Exercise >> Read the data and repeat it in full, exactly.

········

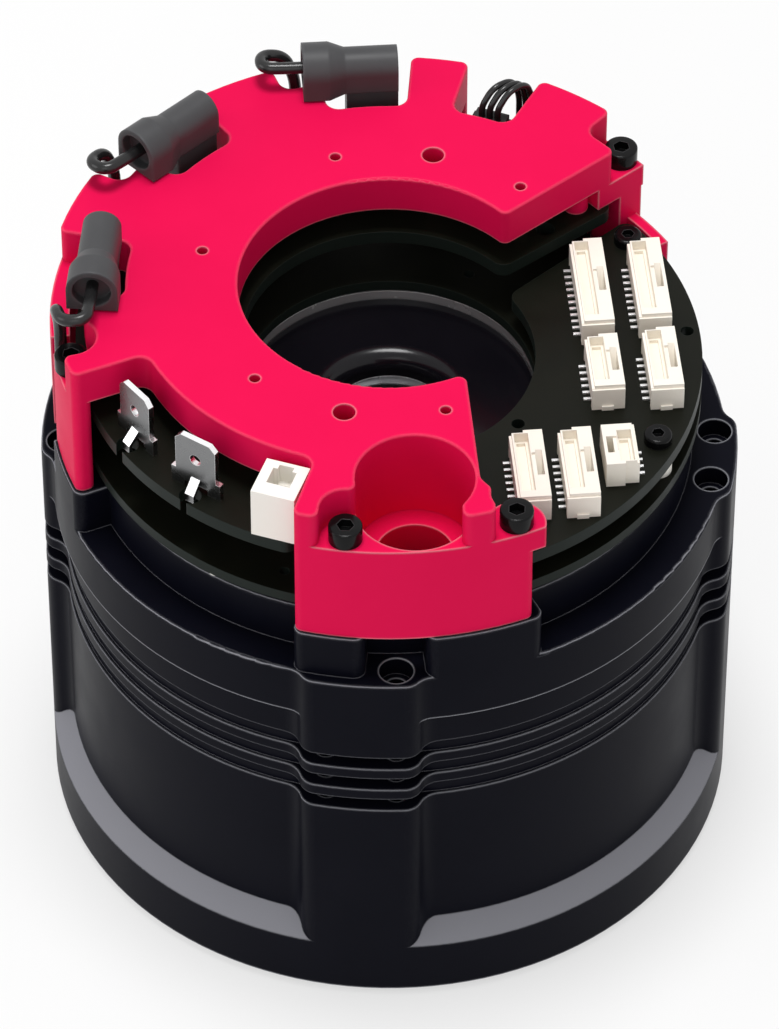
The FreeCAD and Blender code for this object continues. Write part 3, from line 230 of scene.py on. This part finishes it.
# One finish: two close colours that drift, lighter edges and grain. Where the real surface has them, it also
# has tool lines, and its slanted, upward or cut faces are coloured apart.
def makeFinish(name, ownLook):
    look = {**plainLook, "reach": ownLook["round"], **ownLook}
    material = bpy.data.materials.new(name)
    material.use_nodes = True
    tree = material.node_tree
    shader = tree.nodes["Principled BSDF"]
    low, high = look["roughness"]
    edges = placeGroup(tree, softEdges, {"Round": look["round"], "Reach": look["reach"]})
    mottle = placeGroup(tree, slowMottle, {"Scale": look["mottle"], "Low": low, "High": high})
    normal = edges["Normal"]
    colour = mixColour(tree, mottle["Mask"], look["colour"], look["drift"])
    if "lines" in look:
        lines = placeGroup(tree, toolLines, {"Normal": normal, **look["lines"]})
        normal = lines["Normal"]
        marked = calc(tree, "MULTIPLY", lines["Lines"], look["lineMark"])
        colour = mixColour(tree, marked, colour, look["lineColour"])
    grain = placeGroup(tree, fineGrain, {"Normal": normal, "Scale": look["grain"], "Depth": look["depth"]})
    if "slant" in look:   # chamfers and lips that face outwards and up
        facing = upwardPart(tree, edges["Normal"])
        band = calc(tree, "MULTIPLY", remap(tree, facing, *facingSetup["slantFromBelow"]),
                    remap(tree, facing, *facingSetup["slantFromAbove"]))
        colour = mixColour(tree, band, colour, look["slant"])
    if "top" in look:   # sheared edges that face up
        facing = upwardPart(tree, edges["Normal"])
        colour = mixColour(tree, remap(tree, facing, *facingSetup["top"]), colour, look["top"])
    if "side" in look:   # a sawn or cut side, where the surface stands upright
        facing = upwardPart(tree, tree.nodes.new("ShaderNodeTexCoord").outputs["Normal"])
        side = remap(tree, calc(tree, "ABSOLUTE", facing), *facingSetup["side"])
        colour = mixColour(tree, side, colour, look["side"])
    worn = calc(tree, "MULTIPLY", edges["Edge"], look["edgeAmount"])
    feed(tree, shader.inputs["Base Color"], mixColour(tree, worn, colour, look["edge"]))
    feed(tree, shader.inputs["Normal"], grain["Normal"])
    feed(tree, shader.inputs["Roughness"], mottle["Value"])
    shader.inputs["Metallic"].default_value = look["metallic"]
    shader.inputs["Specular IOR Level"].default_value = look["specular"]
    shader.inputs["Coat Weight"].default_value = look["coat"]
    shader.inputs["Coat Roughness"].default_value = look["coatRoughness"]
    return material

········

Solution >>
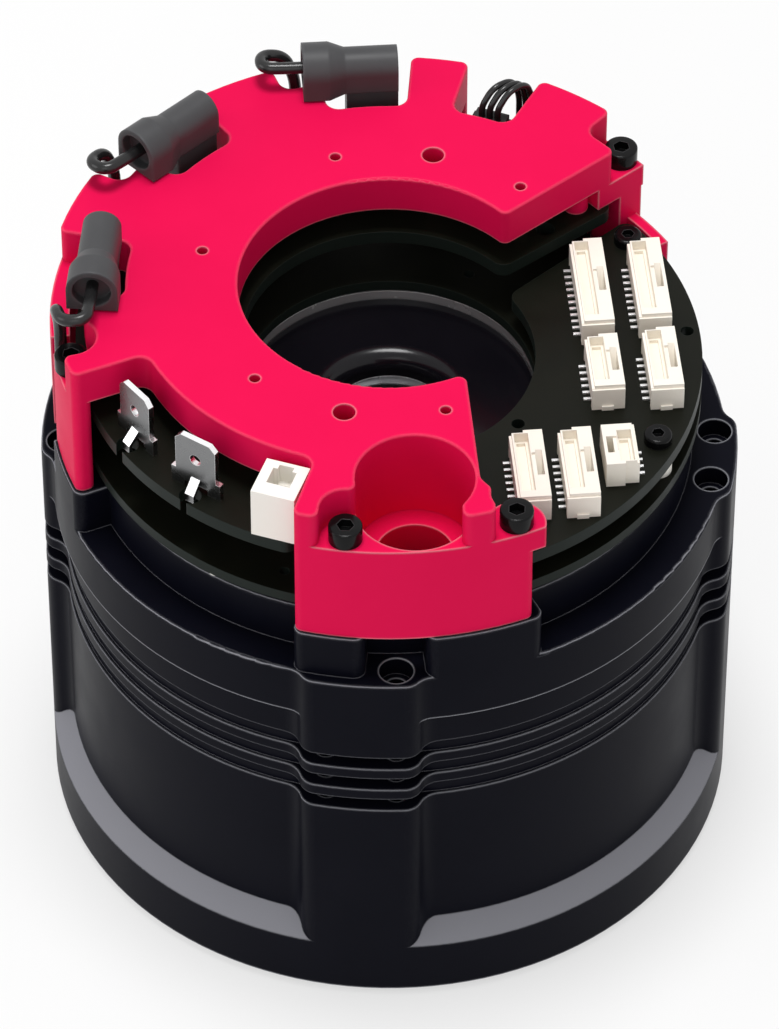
The FreeCAD and Blender code for this object continues. Write part 3, from line 230 of scene.py on. This part finishes it.
# One finish: two close colours that drift, lighter edges and grain. Where the real surface has them, it also
# has tool lines, and its slanted, upward or cut faces are coloured apart.
def makeFinish(name, ownLook):
    look = {**plainLook, "reach": ownLook["round"], **ownLook}
    material = bpy.data.materials.new(name)
    material.use_nodes = True
    tree = material.node_tree
    shader = tree.nodes["Principled BSDF"]
    low, high = look["roughness"]
    edges = placeGroup(tree, softEdges, {"Round": look["round"], "Reach": look["reach"]})
    mottle = placeGroup(tree, slowMottle, {"Scale": look["mottle"], "Low": low, "High": high})
    normal = edges["Normal"]
    colour = mixColour(tree, mottle["Mask"], look["colour"], look["drift"])
    if "lines" in look:
        lines = placeGroup(tree, toolLines, {"Normal": normal, **look["lines"]})
        normal = lines["Normal"]
        marked = calc(tree, "MULTIPLY", lines["Lines"], look["lineMark"])
        colour = mixColour(tree, marked, colour, look["lineColour"])
    grain = placeGroup(tree, fineGrain, {"Normal": normal, "Scale": look["grain"], "Depth": look["depth"]})
    if "slant" in look:   # chamfers and lips that face outwards and up
        facing = upwardPart(tree, edges["Normal"])
        band = calc(tree, "MULTIPLY", remap(tree, facing, *facingSetup["slantFromBelow"]),
                    remap(tree, facing, *facingSetup["slantFromAbove"]))
        colour = mixColour(tree, band, colour, look["slant"])
    if "top" in look:   # sheared edges that face up
        facing = upwardPart(tree, edges["Normal"])
        colour = mixColour(tree, remap(tree, facing, *facingSetup["top"]), colour, look["top"])
    if "side" in look:   # a sawn or cut side, where the surface stands upright
        facing = upwardPart(tree, tree.nodes.new("ShaderNodeTexCoord").outputs["Normal"])
        side = remap(tree, calc(tree, "ABSOLUTE", facing), *facingSetup["side"])
        colour = mixColour(tree, side, colour, look["side"])
    worn = calc(tree, "MULTIPLY", edges["Edge"], look["edgeAmount"])
    feed(tree, shader.inputs["Base Color"], mixColour(tree, worn, colour, look["edge"]))
    feed(tree, shader.inputs["Normal"], grain["Normal"])
    feed(tree, shader.inputs["Roughness"], mottle["Value"])
    shader.inputs["Metallic"].default_value = look["metallic"]
    shader.inputs["Specular IOR Level"].default_value = look["specular"]
    shader.inputs["Coat Weight"].default_value = look["coat"]
    shader.inputs["Coat Roughness"].default_value = look["coatRoughness"]
    return material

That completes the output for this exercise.